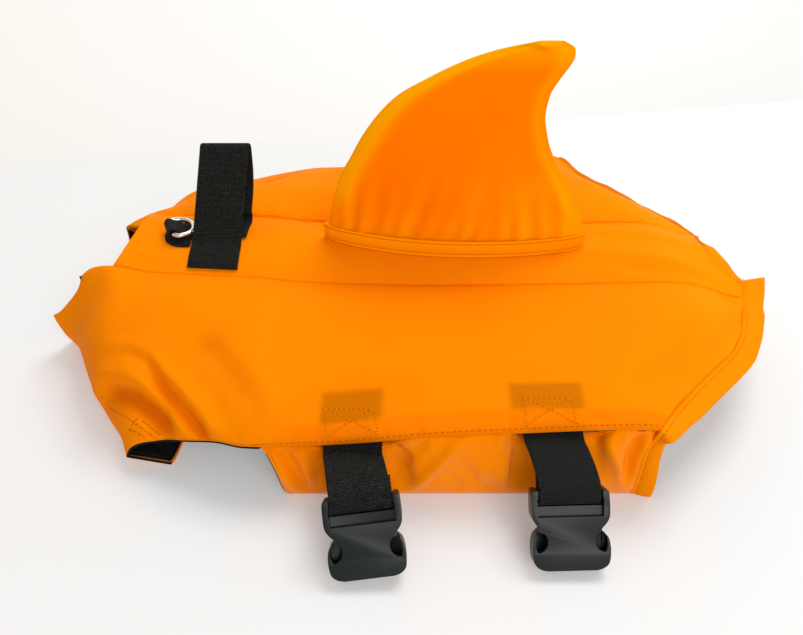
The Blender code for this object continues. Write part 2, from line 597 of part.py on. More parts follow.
def build_fin_strip(finish):
    """The band sewn round the foot of the fin, wider at the bottom."""
    count = 36
    turn = np.arange(count) * 2 * np.pi / count
    share = (1 - np.cos(turn)) / 2
    side = np.sign(np.sin(turn) + 1e-9)
    rings = []
    for level, room in ((0.0, FIN_FOOT_HALF - FIN_HALF), (1.0, 1.0)):
        for thickness in (0.0, FIN_STRIP_T):
            grow = room + 0.6 + GAP + thickness
            reach = 0.6 + GAP + thickness + 0.35 * room
            x = -47 - reach + (159 + 2 * reach) * share
            y = side * lens(share) * (FIN_HALF * 1.05 + 0.6 + grow)
            rings.append(np.stack([x, y, back_z(x, y) + GAP + level * FIN_STRIP_H], -1))
    points = np.stack([rings[k] for k in (0, 1, 3, 2)], 1).reshape(-1, 3)
    add_mesh("fin_base_strip", points, tube_faces(count, 4), finish)


# Handle, tab and D-ring

HANDLE_X, HANDLE_SLIP = -112.3, 5.0        # middle of its near foot, and how far its top leans towards the tail
HANDLE_FEET = {"left_end": -31.0, "left_bend": -15.0, "right_end": -7.0, "right_bend": 13.0}
HANDLE_RISE = 55.0
HANDLE_LEAN = np.radians(52)               # the loop has flopped towards the dog's right


def build_handle(finish):
    """A slack loop of webbing sewn to the centre panel at both ends."""
    lie = GAP + WEBBING_T / 2 + 0.3

    def on_back(y):
        return np.stack([np.full_like(y, HANDLE_X), y, back_z(HANDLE_X, y) + lie], -1)

    feet = HANDLE_FEET
    left = on_back(np.linspace(feet["left_end"], feet["left_bend"], 5))
    rise = np.array([0, np.cos(HANDLE_LEAN), np.sin(HANDLE_LEAN)])
    foot = left[-1] + (0, 2.5, 1.4)
    leg = foot + rise * np.linspace(2.0, HANDLE_RISE, 7)[:, None]
    right_foot = on_back(np.array([feet["right_bend"]]))[0]
    top_r = 4.2
    over = leg[-1] + top_r * np.cross((1, 0, 0), rise) * -1
    angle = np.linspace(0, np.pi, 6)[1:-1, None]
    normal = (leg[-1] - over) / top_r
    bend = over + top_r * (np.cos(angle) * normal + np.sin(angle) * rise)
    down_start = over - top_r * normal
    slide = np.linspace(0, 1, 8)[:, None]
    landing = right_foot + (2.0, 3.2, 5.0)
    sag = np.sin(np.pi * slide) * np.array([0, 5.0, -2.0])
    back_leg = down_start + (landing - down_start) * slide + sag
    turn = right_foot + (2.0, 3.6, 2.0)
    right = on_back(np.linspace(feet["right_bend"], feet["right_end"], 4)) + (2.0, 0, 0)
    leg[:, 0] += HANDLE_SLIP * np.linspace(0.04, 1, 7)
    bend[:, 0] += HANDLE_SLIP
    back_leg[:, 0] += HANDLE_SLIP * (1 - slide[:, 0])
    path = np.concatenate([left, leg, bend, back_leg, turn[None], right])
    slope = (back_z(HANDLE_X + 10, 0) - back_z(HANDLE_X - 10, 0)) / 20
    level = np.clip((path[:, 2] - left[-1, 2]) / 10, 0, 1)[:, None]
    across = np.array([1.0, 0, slope]) * (1 - level) + np.array([1.0, 0, 0]) * level
    ribbon("handle", path, WEBBING_W + 0.6, WEBBING_T, finish, across)


RING_BAR = (-140.3, -6.0)                  # middle of the straight bar
RING_TURN = np.radians(25)                 # the tab and its ring are turned this far towards the dog's right
RING_HALF, RING_REACH, RING_WIRE = 9.0, 13.0, 1.5
TAB_HALF = 6.6
RING_LIFT = 5.4                            # middle of the bar above the panel
PATCH_T = 1.0
PATCH = np.array([(-145, -8), (-143.5, -12), (-140, -15), (-136, -16.5), (-129.5, -16.5), (-128.2, -15.6),
                  (-128.2, -10), (-128.2, -4), (-128.2, 2), (-128.2, 8), (-131, 9), (-137, 8.5), (-141, 6), (-144, 2), (-145.4, -3)])


def ring_axes():
    """Middle of the ring's bar, and unit vectors from it: to the arc, along the bar, and up."""
    x, y = RING_BAR
    step = np.array([-np.sin(RING_TURN), np.cos(RING_TURN)]) * RING_HALF
    rise = float(back_z(x + step[0], y + step[1]) - back_z(x - step[0], y - step[1]))
    bar = np.array([*(2 * step), rise])
    bar /= np.linalg.norm(bar)
    out = np.cross(bar, (0, 0, 1.0))
    out /= np.linalg.norm(out)
    return np.array([x, y, float(back_z(x, y)) + RING_LIFT]), out, bar, np.cross(out, bar)


def build_ring(finish):
    """Metal D-ring: a straight bar, two short arms and an arc, lying back flat round the tab's sewn end."""
    middle, out, bar, up = ring_axes()
    axes = np.stack([out, bar, up])
    side = np.linspace(-1, 1, 6)[:, None]
    straight = np.concatenate([side * 0, side * (RING_HALF - 2.2)], 1)
    angle = np.linspace(np.pi / 2, -np.pi / 2, 19)[:, None]
    arc = np.concatenate([2.2 + (RING_REACH - 2.2) * np.cos(angle) ** 0.8, RING_HALF * np.sin(angle)], 1)
    plan = np.concatenate([straight, arc])
    path = np.concatenate([plan, -plan[:, :1] * 0.10], 1)
    tangent = np.roll(path, -1, 0) - np.roll(path, 1, 0)
    tangent /= np.linalg.norm(tangent, axis=1, keepdims=True)
    away = np.cross(tangent, (0.0, 0.0, 1.0))
    away /= np.linalg.norm(away, axis=1, keepdims=True)
    over = np.cross(away, tangent)
    sides = 8
    turn = (np.arange(sides) + 0.5) * 2 * np.pi / sides
    points = path[:, None, :] + RING_WIRE * (np.cos(turn)[None, :, None] * away[:, None, :]
                                             + np.sin(turn)[None, :, None] * over[:, None, :])
    add_mesh("dring", middle + points.reshape(-1, 3) @ axes, tube_faces(len(path), sides), finish, place=middle)


def build_tab(finish):
    """A short piece of webbing folded round the ring's bar and sewn down behind it."""
    middle, out, bar, up = ring_axes()
    thickness, end = 1.4, 5.6
    radius = RING_WIRE + GAP + thickness / 2 + 0.3
    angle = np.linspace(np.pi / 2, 3 * np.pi / 2, 8)
    loop = np.stack([radius * np.cos(angle), radius * np.sin(angle)], -1)
    floor = PATCH_T + 2 * GAP + thickness / 2 + 0.4 - RING_LIFT
    lower = [(3.0, floor + 0.1), (end, floor)]
    upper = [(end, floor + thickness + GAP), (4.4, floor + 2.6)]
    plan = np.concatenate([upper, loop, lower])
    ribbon("dring_tab", middle + plan[:, :1] * out + plan[:, 1:] * up, 2 * TAB_HALF, thickness, finish, bar)


def build_patch(finish):
    """A rounded piece of webbing cloth under the tab, on the centre panel."""
    middle = PATCH.mean(0)
    rings = middle + (PATCH - middle) * np.array([1.0, 0.6, 0.25])[:, None, None]
    flat = np.concatenate([rings.reshape(-1, 2), middle[None]])
    z = back_z(flat[:, 0], flat[:, 1]) + GAP + 0.25
    count = len(PATCH)
    i = np.arange(count)
    after = (i + 1) % count
    faces = []
    for ring in (0, count):
        faces += [*np.stack([i + ring, after + ring, after + ring + count, i + ring + count], -1)]
    hub = 3 * count
    faces += [*np.stack([i + 2 * count, after + 2 * count, np.full(count, hub)], -1)]
    under = hub + 1
    faces += [face[::-1] + under for face in faces]
    faces += [*np.stack([after, i, i + under, after + under], -1)]
    points = np.concatenate([np.column_stack([flat, z + PATCH_T]), np.column_stack([flat, z])])
    add_mesh("dring_patch", points, faces, finish)


for old in list(bpy.data.objects):
    bpy.data.objects.remove(old, do_unlink=True)

orange = material("orange nylon", (1.0, 0.27, 0.0), 0.5)
satin = material("orange satin", (1.0, 0.3, 0.0), 0.4)
black_lining = material("black lining", (0.012, 0.013, 0.013), 0.6)
webbing = material("black webbing", (0.02, 0.022, 0.021), 0.7)
plastic = material("black plastic", (0.018, 0.021, 0.02), 0.35)
chrome = material("nickel plate", (0.75, 0.75, 0.75), 0.15, 1.0)

build_back_panel(orange, black_lining)
build_side_panels(orange, black_lining)
build_chest_bands(orange, black_lining)
build_belly_flaps(satin)
build_bindings(orange)
build_fin(orange)
build_fin_strip(orange)
build_handle(webbing)
build_patch(webbing)
build_tab(webbing)
build_ring(chrome)
build_straps(webbing, plastic)
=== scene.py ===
import bpy
import numpy as np
from mathutils import Matrix, Vector
from mathutils.bvhtree import BVHTree


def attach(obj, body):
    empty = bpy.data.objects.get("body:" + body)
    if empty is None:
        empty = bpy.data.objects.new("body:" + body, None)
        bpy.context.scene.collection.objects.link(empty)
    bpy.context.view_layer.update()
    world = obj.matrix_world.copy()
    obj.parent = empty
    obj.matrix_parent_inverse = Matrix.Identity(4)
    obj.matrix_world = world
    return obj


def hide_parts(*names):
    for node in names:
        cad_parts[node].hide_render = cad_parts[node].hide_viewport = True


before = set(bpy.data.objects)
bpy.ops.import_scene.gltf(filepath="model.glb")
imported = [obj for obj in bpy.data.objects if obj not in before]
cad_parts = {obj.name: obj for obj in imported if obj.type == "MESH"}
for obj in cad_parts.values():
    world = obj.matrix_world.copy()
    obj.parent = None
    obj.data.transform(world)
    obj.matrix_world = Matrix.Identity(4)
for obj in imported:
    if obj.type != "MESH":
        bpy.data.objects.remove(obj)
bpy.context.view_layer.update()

# Camera, table and light.
# The jacket lies on a white table top in front of a warm white wall, lit by a large soft lamp over it
# and by a bright room. Lengths are millimetres in every section, and metres only in the meshes.

MM = 0.001
ORIGIN = np.array([5.4, 0.1, 0.0])      # the shapes are worked out from the middle of the hem
CAMERA_PLACE = (0.0, -345.0, 288.0)
CAMERA_DOWN = np.radians(40)
FOCAL_PX, FRAME_W, SENSOR = 650.0, 803, 36.0

scene = bpy.context.scene
camera_data = bpy.data.cameras.new("camera")
camera_data.sensor_width = SENSOR
camera_data.lens = FOCAL_PX / FRAME_W * SENSOR
camera_data.clip_start = 0.01
camera = bpy.data.objects.new("camera", camera_data)
scene.collection.objects.link(camera)
cos_down, sin_down = np.cos(CAMERA_DOWN), np.sin(CAMERA_DOWN)
place = (np.array(CAMERA_PLACE) - ORIGIN) * MM
camera.matrix_world = Matrix(((1, 0, 0, place[0]), (0, sin_down, -cos_down, place[1]),
                              (0, cos_down, sin_down, place[2]), (0, 0, 0, 1)))
scene.camera = camera
scene.view_settings.view_transform = "Standard"
scene.view_settings.look = "None"


def principled(name, colour, roughness, **sockets):
    """A material with a Principled shader whose even values are set on its own sockets. Returns it, its tree
    and the shader."""
    made = bpy.data.materials.new(name)
    made.use_nodes = True
    shader = made.node_tree.nodes["Principled BSDF"]
    shader.inputs["Base Color"].default_value = (*colour, 1)
    shader.inputs["Roughness"].default_value = roughness
    for socket, value in sockets.items():
        shader.inputs[socket.replace("_", " ")].default_value = value
    made.diffuse_color = (*colour, 1)
    return made, made.node_tree, shader


def node(tree, kind, inputs=(), **settings):
    """A shader node with its settings, whose inputs take an even value or the output of another node."""
    made = tree.nodes.new("ShaderNode" + kind)
    for setting, value in settings.items():
        setattr(made, setting, value)
    for socket, value in dict(inputs).items():
        if isinstance(value, bpy.types.NodeSocket):
            tree.links.new(value, made.inputs[socket])
        else:
            made.inputs[socket].default_value = value
    return made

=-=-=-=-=

▶ [Task description] Beginning at the top of the data, extract each line through the line containing "HANDLE_LEAN = np.radians(52)" and return those lines exactly, with nothing added.

▶ [Expected answer]
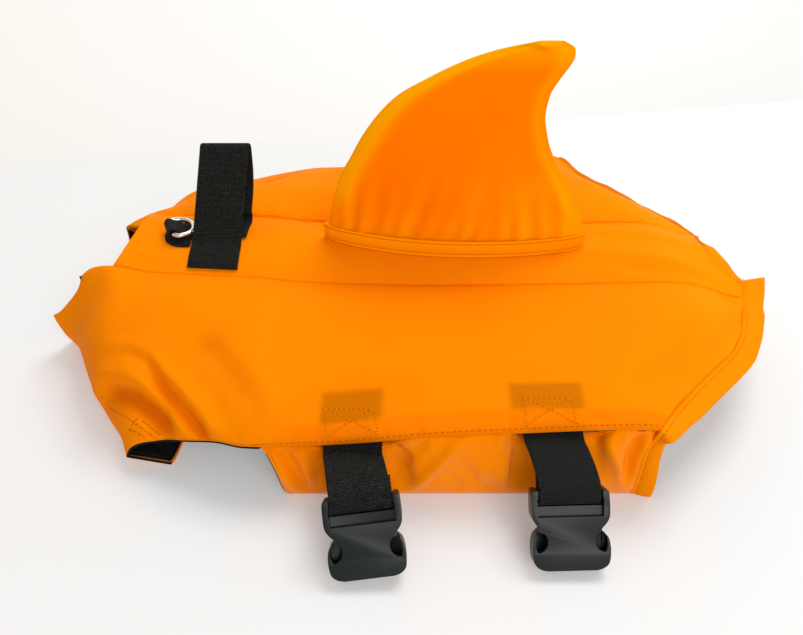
The Blender code for this object continues. Write part 2, from line 597 of part.py on. More parts follow.
def build_fin_strip(finish):
    """The band sewn round the foot of the fin, wider at the bottom."""
    count = 36
    turn = np.arange(count) * 2 * np.pi / count
    share = (1 - np.cos(turn)) / 2
    side = np.sign(np.sin(turn) + 1e-9)
    rings = []
    for level, room in ((0.0, FIN_FOOT_HALF - FIN_HALF), (1.0, 1.0)):
        for thickness in (0.0, FIN_STRIP_T):
            grow = room + 0.6 + GAP + thickness
            reach = 0.6 + GAP + thickness + 0.35 * room
            x = -47 - reach + (159 + 2 * reach) * share
            y = side * lens(share) * (FIN_HALF * 1.05 + 0.6 + grow)
            rings.append(np.stack([x, y, back_z(x, y) + GAP + level * FIN_STRIP_H], -1))
    points = np.stack([rings[k] for k in (0, 1, 3, 2)], 1).reshape(-1, 3)
    add_mesh("fin_base_strip", points, tube_faces(count, 4), finish)


# Handle, tab and D-ring

HANDLE_X, HANDLE_SLIP = -112.3, 5.0        # middle of its near foot, and how far its top leans towards the tail
HANDLE_FEET = {"left_end": -31.0, "left_bend": -15.0, "right_end": -7.0, "right_bend": 13.0}
HANDLE_RISE = 55.0
HANDLE_LEAN = np.radians(52)               # the loop has flopped towards the dog's right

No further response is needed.